Throughout the rest of elementary school, I read new books, participated in a stock market competition, filmed product commercials to learn about marketing, completed impossible math mind-benders, and entered into numerous science fairs. All of these things I did on Thursdays. In middle school, I no longer had to constrict my intelligence to Thursdays because I was placed in gifted courses with other students who had also lived for Thursdays. In the midst of being enrolled in more difficult classes, I struggled in sixth-grade Earth Science with Mrs. Brooks, even though I had thought I was good at science. This was only because I had always been learning at an average pace. With her tough-love, Mrs. Brooks never once let me give up, and I ended the class with a 91. I continued to grow academically with the help of teachers like Mrs. Brooks, and it was through the aid of my middle-school language teachers that I fell in love with reading and writing. These teachers invested specifically into that skill set of mine and further invested into my character. Mrs. Redmon taught me how to laugh off the bad days and trust Jesus through all of it. Mrs. Jeffries taught me that it is absolutely okay to devote my time into school and my passions rather than superfluous activities and pastimes. Mrs. DeBilzan taught me that people are not always going to like you, especially if you are good at what you do.
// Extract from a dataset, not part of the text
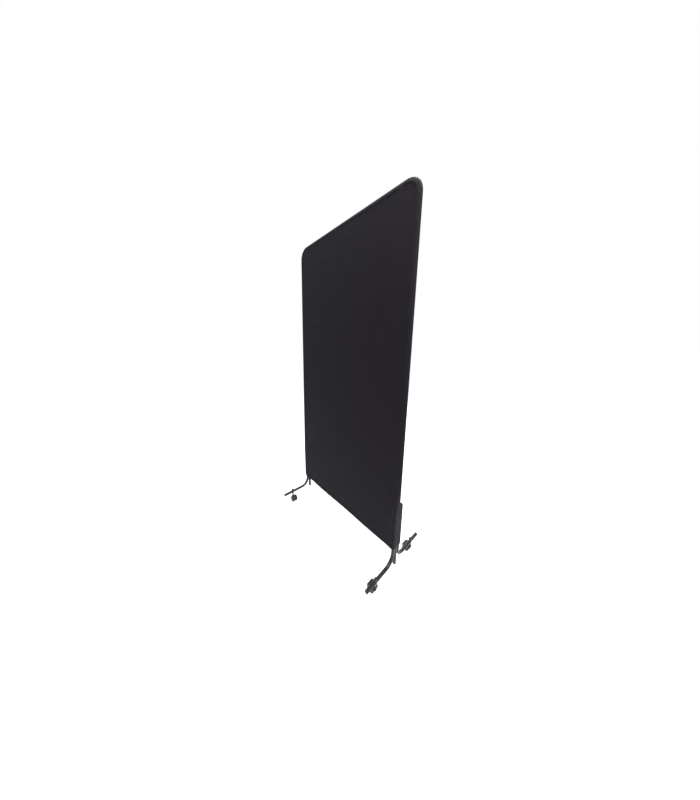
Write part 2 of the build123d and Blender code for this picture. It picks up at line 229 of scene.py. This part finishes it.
def metal_material(name, colour, roughness, mottle):
    """Plated or bare steel: mottled brightness with fine grain."""
    made = Shader(name, colour, roughness, Metallic=1.0)
    spots = made.noise(scale=240, detail=5.0, roughness=0.6)
    darker = tuple(c * (1 - mottle) for c in colour)
    made.feed("Base Color", made.blend_colour(made.remap(spots, NOISE_SPAN, (0, 1)), darker, colour))
    made.feed("Roughness", made.remap(spots, NOISE_SPAN, (roughness * 0.8, roughness * 1.3)))
    made.bump(made.noise(scale=1400, detail=2.0), strength=0.12, distance=0.0003)
    return made.material


def plastic_material(name, colour, roughness, texture, dust=0.35):
    """Moulded plastic: fine spark-eroded texture and grey dust in patches."""
    made = Shader(name, colour, roughness, Specular_IOR_Level=0.45)
    grain = made.noise(scale=texture, detail=2.0)
    patches = made.noise(scale=38, detail=5.0, roughness=0.65)
    dusty = tuple(min(1, c * 1.6 + 0.03) for c in colour)
    made.feed("Base Color", made.blend_colour(made.remap(patches, (0.4, 0.75), (0, dust)), colour, dusty))
    made.feed("Roughness", made.remap(patches, NOISE_SPAN, (roughness * 0.85, roughness * 1.2)))
    made.bump(grain, strength=0.16, distance=0.0004)
    return made.material


def tread_material():
    """Soft grey tyre with rolling marks and floor dust."""
    darker, lighter, dusty = (0.070, 0.070, 0.073), (0.125, 0.125, 0.128), (0.21, 0.205, 0.20)
    made = Shader("soft_tread", (0.10, 0.10, 0.104), 0.62)
    marks = made.noise(scale=1.0, detail=5.0, roughness=0.7, place=made.scaled((420, 90, 420)))
    dust = made.noise(scale=55, detail=6.0, roughness=0.7)
    base = made.blend_colour(made.remap(marks, (0.35, 0.7), (0, 1)), darker, lighter)
    made.feed("Base Color", made.blend_colour(made.remap(dust, (0.5, 0.8), (0, 0.5)), base, dusty))
    made.bump(marks, strength=0.25, distance=0.0005)
    return made.material


def thread_material():
    """Matt sewing thread with its twist as a fine relief."""
    made = Shader("sewing_thread", (0.014, 0.0135, 0.016), 0.6, Sheen_Weight=0.1)
    made.bump(made.noise(scale=2600, detail=2.0), strength=0.4, distance=0.0002)
    return made.material


materials = {
    "frame_paint": paint_material(),
    "bare_steel": metal_material("mild_steel", (0.42, 0.41, 0.40), 0.42, 0.35),
    "spring_steel": metal_material("spring_steel", (0.16, 0.16, 0.17), 0.35, 0.3),
    "zinc": metal_material("zinc_plate", (0.34, 0.345, 0.35), 0.34, 0.22),
    "cap_plastic": plastic_material("polyethylene", (0.013, 0.013, 0.014), 0.48, 1500),
    "curtain_fabric": fabric_material(
        "curtain_cloth", dark=(0.0086, 0.0067, 0.0094), light=(0.0144, 0.0115, 0.0158)
    ),
    "hem_fabric": fabric_material(
        "hem_cloth", dark=(0.0080, 0.0062, 0.0087), light=(0.0135, 0.0107, 0.0147)
    ),
    "caster_plastic": plastic_material("housing_nylon", (0.010, 0.010, 0.011), 0.46, 1200),
    "wheel_nylon": plastic_material("wheel_nylon", (0.030, 0.030, 0.031), 0.42, 1300, dust=0.6),
    "wheel_tread": tread_material(),
}
sewing_thread = thread_material()

slot_of_node = {row["node"]: row["material_slot"] for row in frame["record"]["subparts"]}
for node_name, node in frame["nodes"].items():
    node.data.materials.clear()
    node.data.materials.append(materials[slot_of_node[node_name]])


# ---- the sleeve's shape --------------------------------------------------------------------------
SHOULDER_RISE = 0.11  # a soft shoulder starts this far above the pocket
SHOULDER_DROP = 0.17  # and is complete this much lower
STRAIGHT_OVERRUN = 0.02  # the tight line ends this far below the pocket's shoulder
MEMBRANE_ROUNDS = 1500
OVER_RELAXATION = 1.85
EDGE_SHARE = 0.10  # waves and folds fade out over this share of the half width
EDGE_HEIGHT = 0.10
SEEDS = {"front": 7, "rear": 19}
PUCKER_SEED = 5
WAVES = 7
WAVE_HEIGHT = 0.0017
CALM_TOP_Z = 1.6  # above this height the waves have half their size
CALM_RUN = 1.4  # and this much lower their full size
FOLD_HEIGHT = 0.0009
HEADING_SPREAD = 4  # degrees
BITE = 0.0004  # how far a fold may press the cloth in towards the tubes
PUCKER = 0.035
STRAIGHT_PUCKER_SHARE = 0.15


def ease(value):
    """0 below 0, 1 above 1 and a smooth change between."""
    t = np.clip(value, 0, 1)
    return t * t * (3 - 2 * t)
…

These well-qualified and talented teachers prepared me for the difficulty that high school gifted courses would bring, and I am so fortunate that they did. Throughout high school, I have only taken one “regular” class, and all the rest were advanced, gifted, or AP. It is in these courses that I have truly learned how to be a person. I have worked until three in the morning, I have lived on coffee, and I have spent collective hours sitting with my teachers as I sought further instruction. I have learned how to work hard for what I want, how to stay humble in success, how to get up in the wake of failure, and how to bring others with me in the meantime so that they can succeed with me.
This past year, I took AP English Language and Composition with Mr. Robbins. I have never soaked in so much knowledge as I did in that course. We may have just been reading The Scarlet Letter, but it turned into class-wide discussions about the social constructs surrounding women, religion-based societies, and exceptional children. We may have been reviewing a scholarly article about allowing oneself to write and create via stream of consciousness, but, for me, I was learning that superior writing does not always take fifteen drafts and seven different shades of red pen. We may have been discussing the outcome of the election, but it evolved into a beautiful moment of unity when a Muslim woman in our class bore her fears and dreams in the midst of a region that ostracizes her.
I would have had none of these experiences if my county and state had not been equipped with intelligent and thoroughly-trained teachers and administrators. If my schools had not offered these educational options, then I would have never been challenged beyond 2 + 2 and knowing to simply put a period at the end of a thought. I might have never found my passion for writing.
Unfortunately, such opportunities are being compromised in the state of Georgia due to amendments to Department of Education guidelines, in which a misunderstanding of language implies that special education programs for disabled students are the only programs that necessitate teachers with specific training. It implies that gifted classes do not need teachers that are particularly certified to teach gifted classes. It is in this sense that my education, my younger brother’s education, and future gifted students’ education is put in great jeopardy. The challenge leaves the classroom and meets students again when they are receiving rejection letters from dream colleges. Gifted education and its necessities cannot be compromised, for it is the only hope that the state has of producing truly exceptional young people. Without gifted teachers or programs, there is no sudoku, science fairs, or scarlet letters.